The repository notes it’s a work in progress with acknowledged gaps—the authors mention needing to fill in references, add examples, and document missing techniques. Many technique pages may lack complete references, real-world examples, or detailed implementation guidance. This is a documentation project, not an exploitation framework—you won’t find ready-to-use tools or scripts. You’ll need to implement the techniques yourself or find separate tools.

More critically, the repository is offense-only. While the stated goal is helping defenders understand threats (the tagline reads ‘Offensive security drives defensive security’), there are no detection signatures, defensive playbooks, or mitigation strategies accompanying each technique.
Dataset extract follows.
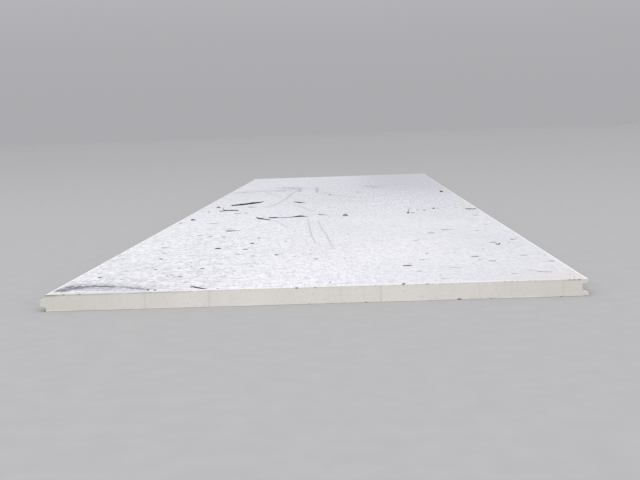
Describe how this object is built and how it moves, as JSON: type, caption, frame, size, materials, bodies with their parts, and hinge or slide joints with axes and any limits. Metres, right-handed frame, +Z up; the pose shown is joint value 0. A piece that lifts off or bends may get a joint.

A security team reading about SAMLjacking learns what the attack looks like but gets no guidance on monitoring for SAML assertion anomalies or implementing controls. The framework tells you what’s possible but doesn’t bridge to actionable defense. For blue teams, this creates homework: translating each offensive technique into detection rules, response procedures, and preventive controls for their specific SaaS stack.

Verdict

Use this repository if you’re conducting SaaS-focused penetration testing, red team exercises targeting cloud environments, or security research into OAuth and federated identity attacks. It’s invaluable for purple team programs that need to understand modern cloud-native threats beyond traditional network/endpoint attack vectors. Security architects designing SaaS security controls will find it essential for threat modeling. Use it if you need to educate stakeholders on why traditional perimeter defenses fail against modern SaaS threats. Skip it if you need turnkey exploitation tools—this is an educational framework requiring manual implementation. Skip it if you want defensive guidance or detection rules; the techniques are documented but you’ll need to build your own defenses. Also skip if your security focus remains primarily on-premises infrastructure or if you’re looking for coverage beyond the attack techniques themselves—there’s no tooling, no automation, and no opinionated guidance on which techniques pose the highest risk to your specific environment.